Mas, tal como Mário Pinto de Andrade, também Victor Kajibanga e Gerald Bender afirmam, que esta “integração” dizia apenas respeito à europeização dos africanos e não o inverso. Sempre que os valores e os padrões de vida africanos influenciavam os portugueses, isso era considerado um retrocesso e, apesar de só se descobrir o que já existe, esta deverá ser, muito possivelmente, uma herança da noção dos descobrimentos (e dos encobrimentos) portugueses. A propósito de os valores e os padrões de vida africanos que influenciam os portugueses serem considerados um “retrocesso”, Gerald Bender cita Allen Isaacman e Bárbara Isaacman, em «The Prazeros as Transfrontiersmen: A Study in Social and Culture Change» [Os Prazeros como homens trans-fronteiriços: um estudo sobre mudança social e cultural].
Este estudo esboça a evolução dos portugueses e dos seus descendentes que, em meados do século XVIII, fundaram territórios da Coroa, nos chamados “prazos”, situados no interior do vale do Zambeze. Ao fim de século e meio, a “africanização” destes “prazeiros” foi tão completa, que, antes da Conferência de Berlim (1984-1885), formaram alianças com chefes zambezianos para expulsar os portugueses da região.
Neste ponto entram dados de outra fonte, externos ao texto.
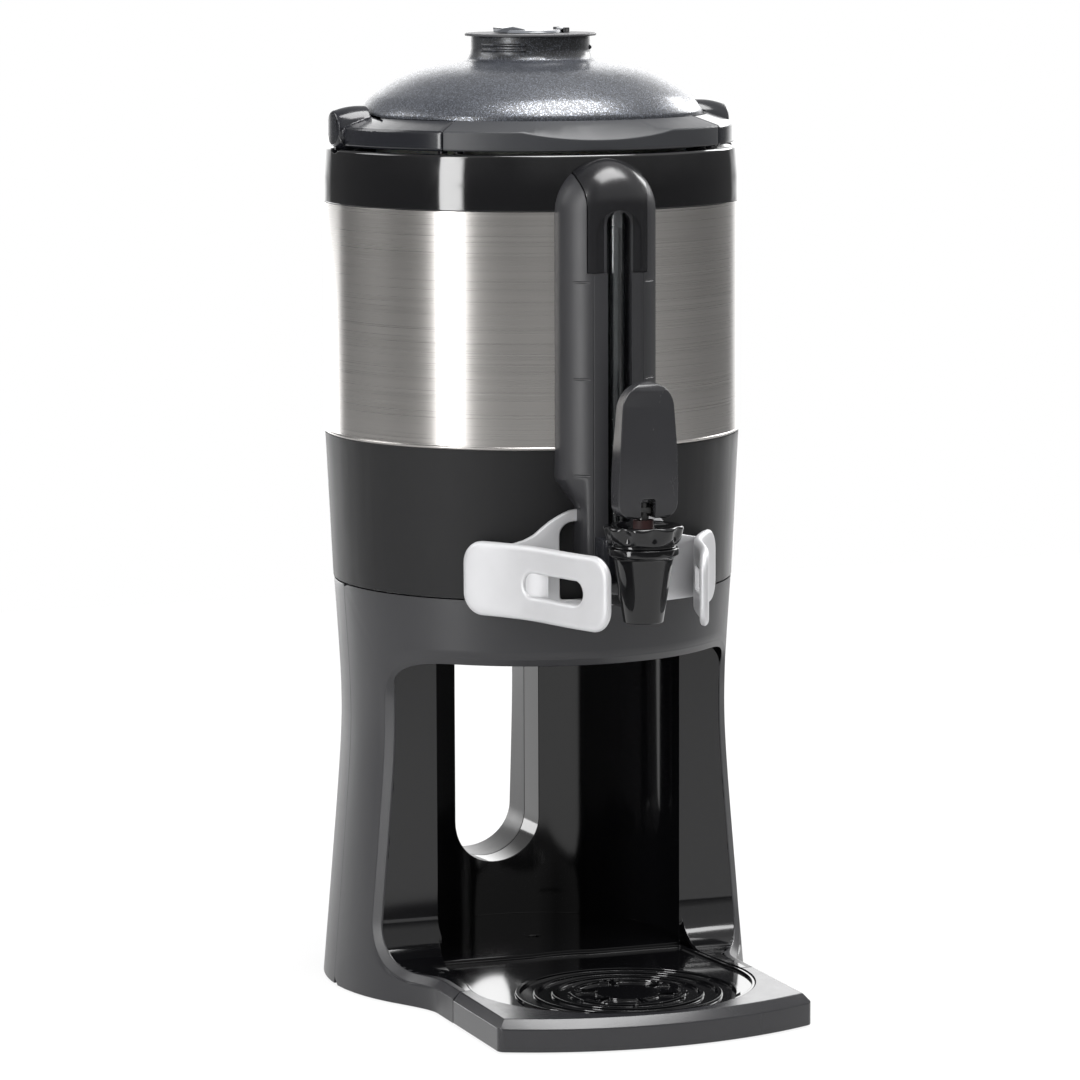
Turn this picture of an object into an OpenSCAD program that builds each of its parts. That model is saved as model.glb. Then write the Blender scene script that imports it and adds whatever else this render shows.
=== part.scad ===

Certo “prazeiro” escreveu uma vez: “Devemos expulsar todos os portugueses e aliar-nos com os Ingleses, que se mostram favoráveis às aspirações dos Africanos”. A Associação dos Estudos Africanos – African Studies Association – atribuiu, em 1973, o Prémio Herskovits a este trabalho científico.
No seu livro «A Invenção de África – Gnose, Filosofia e a Ordem do Conhecimento», Valentin Mudimbe, filósofo da República Democrática do Congo, referiu que identidade e alteridade “são sempre dadas a outros, assumidas por um Eu ou Nós-sujeito, estruturadas em diferentes opiniões e expressas ou silenciadas de acordo com desejos pessoais face a uma episteme”.